▸ Request
Copy out all the records exactly.
[start Supplied data]
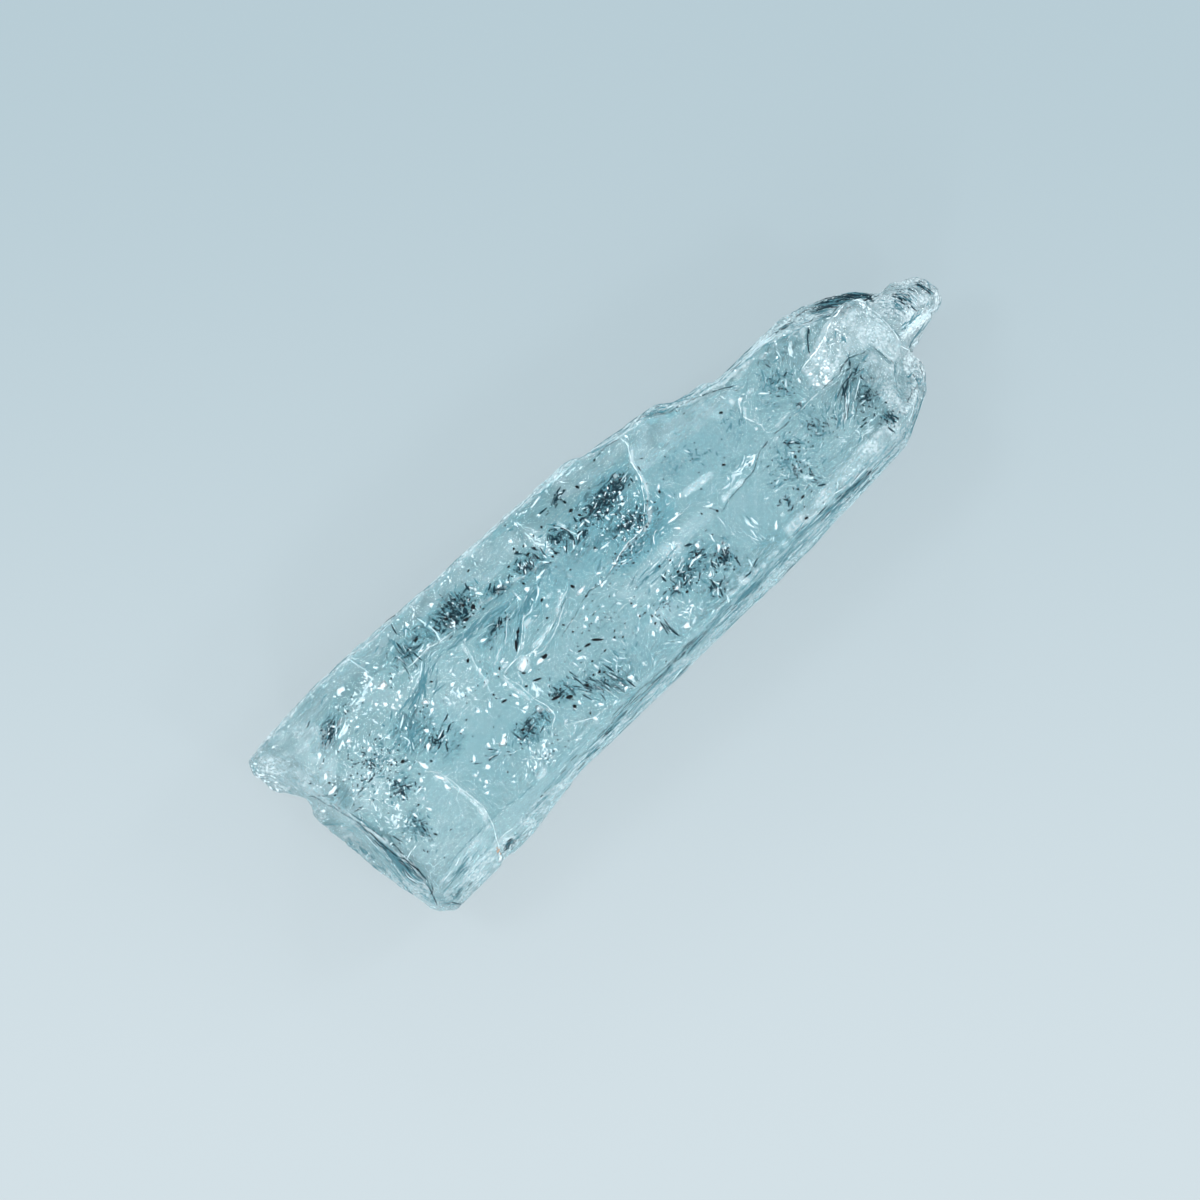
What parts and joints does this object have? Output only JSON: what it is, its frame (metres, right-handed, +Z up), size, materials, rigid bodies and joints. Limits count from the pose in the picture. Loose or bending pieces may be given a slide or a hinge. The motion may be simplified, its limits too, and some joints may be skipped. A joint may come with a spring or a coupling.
{
  "type": "rough aquamarine crystal",
  "caption": "Long prismatic rough gem crystal with a broken base and an etched, stepped tip, lying on a prism face.",
  "frame": {"origin": "middle of the crystal's box on the plane that it rests on", "axes": "+X along the crystal from its broken base to its etched tip, +Z up out of the broad top face, +Y across towards the back edge"},
  "size_m": [0.0564, 0.0176, 0.0097],
  "materials": {
    "aquamarine": "pale blue-green see-through beryl, glossy and striated, frosted at the tip and the broken base"
  },
  "bodies": {
    "root": {"aquamarine_crystal": "aquamarine"}
  },
  "joints": []
}
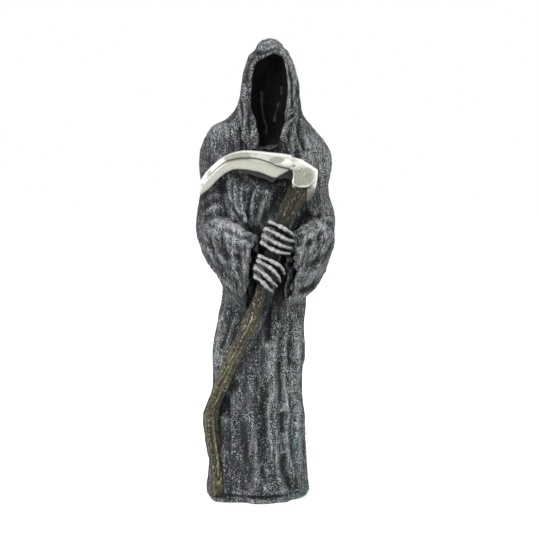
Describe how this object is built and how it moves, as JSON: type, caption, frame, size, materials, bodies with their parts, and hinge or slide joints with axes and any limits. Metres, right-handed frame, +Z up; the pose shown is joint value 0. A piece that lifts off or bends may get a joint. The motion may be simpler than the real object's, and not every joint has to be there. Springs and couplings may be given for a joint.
{
  "type": "grim reaper statue",
  "caption": "Standing hooded figure with an empty hood, cast in one piece, holding a curved scythe before its chest with two skeletal hands.",
  "frame": {"origin": "on the flat underside, on the vertical line through the neck", "axes": "+Z up towards the hood, -Y the way the figure faces, +X the viewer's right when facing it"},
  "size_m": [0.0904, 0.0732, 0.3],
  "materials": {
    "painted_resin": "near-black paint, dry-brushed with pale grey along the folds"
  },
  "bodies": {
    "root": {"reaper_statue": "painted_resin"}
  },
  "joints": []
}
[end Supplied data]
▸ Result below
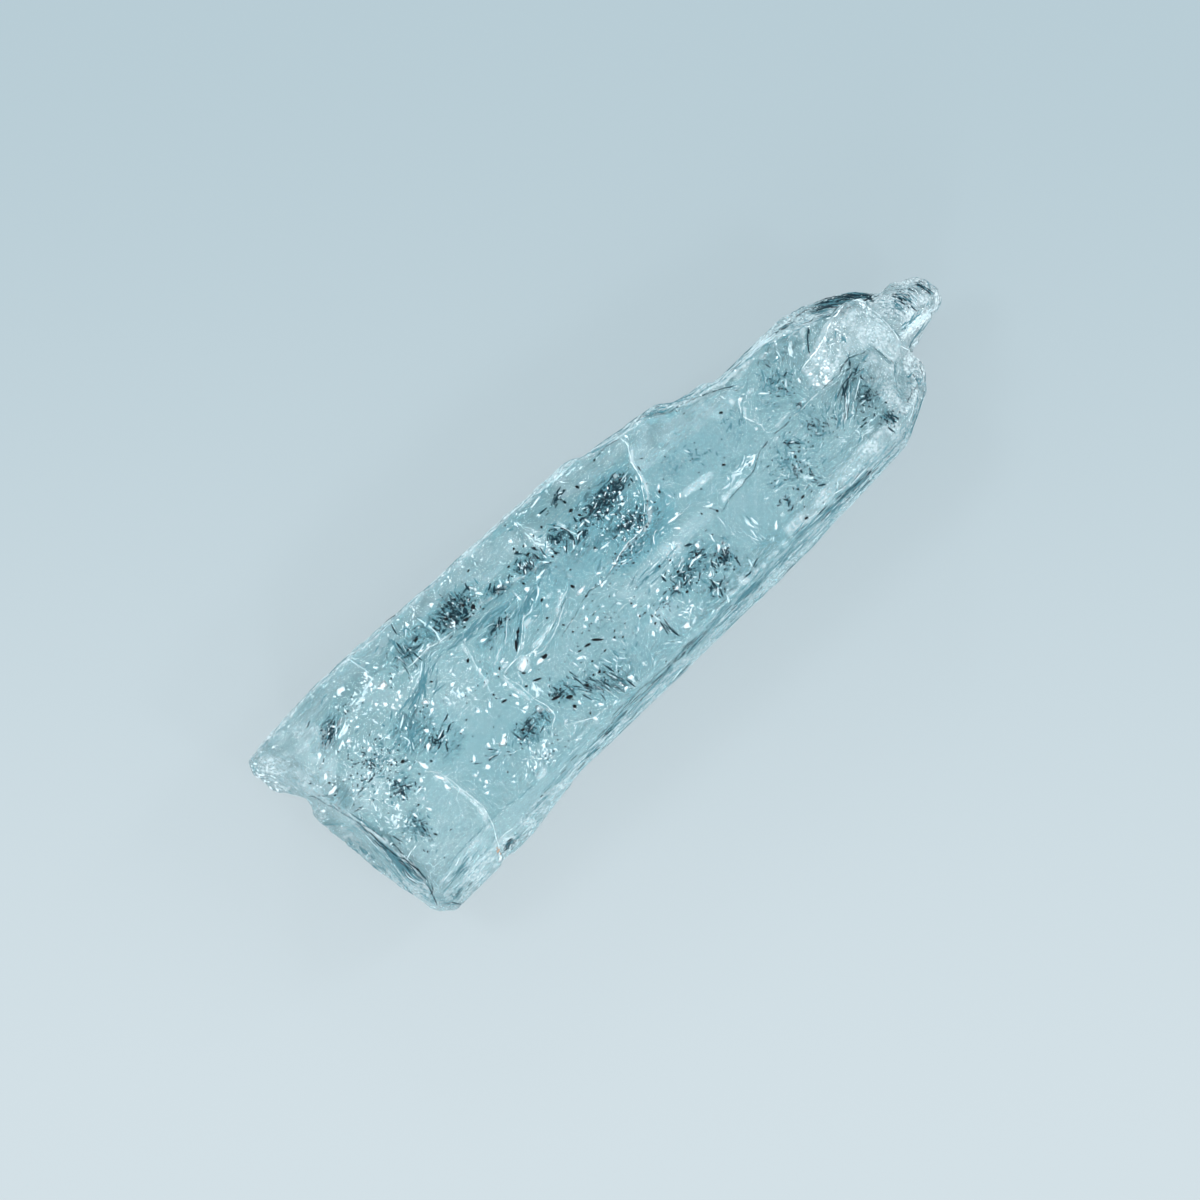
What parts and joints does this object have? Output only JSON: what it is, its frame (metres, right-handed, +Z up), size, materials, rigid bodies and joints. Limits count from the pose in the picture. Loose or bending pieces may be given a slide or a hinge. The motion may be simplified, its limits too, and some joints may be skipped. A joint may come with a spring or a coupling.
{
  "type": "rough aquamarine crystal",
  "caption": "Long prismatic rough gem crystal with a broken base and an etched, stepped tip, lying on a prism face.",
  "frame": {"origin": "middle of the crystal's box on the plane that it rests on", "axes": "+X along the crystal from its broken base to its etched tip, +Z up out of the broad top face, +Y across towards the back edge"},
  "size_m": [0.0564, 0.0176, 0.0097],
  "materials": {
    "aquamarine": "pale blue-green see-through beryl, glossy and striated, frosted at the tip and the broken base"
  },
  "bodies": {
    "root": {"aquamarine_crystal": "aquamarine"}
  },
  "joints": []
}
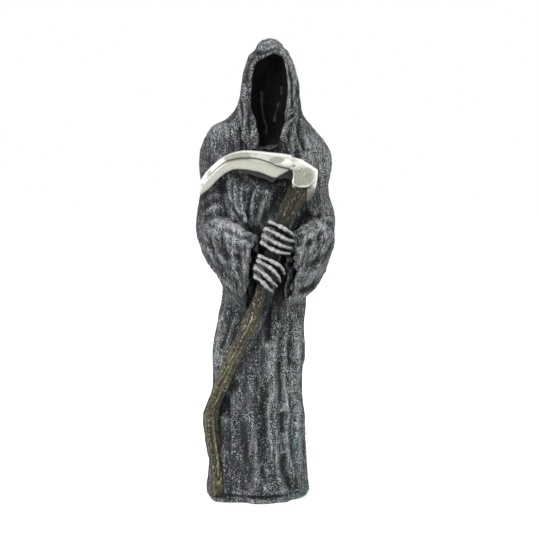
Describe how this object is built and how it moves, as JSON: type, caption, frame, size, materials, bodies with their parts, and hinge or slide joints with axes and any limits. Metres, right-handed frame, +Z up; the pose shown is joint value 0. A piece that lifts off or bends may get a joint. The motion may be simpler than the real object's, and not every joint has to be there. Springs and couplings may be given for a joint.
{
  "type": "grim reaper statue",
  "caption": "Standing hooded figure with an empty hood, cast in one piece, holding a curved scythe before its chest with two skeletal hands.",
  "frame": {"origin": "on the flat underside, on the vertical line through the neck", "axes": "+Z up towards the hood, -Y the way the figure faces, +X the viewer's right when facing it"},
  "size_m": [0.0904, 0.0732, 0.3],
  "materials": {
    "painted_resin": "near-black paint, dry-brushed with pale grey along the folds"
  },
  "bodies": {
    "root": {"reaper_statue": "painted_resin"}
  },
  "joints": []
}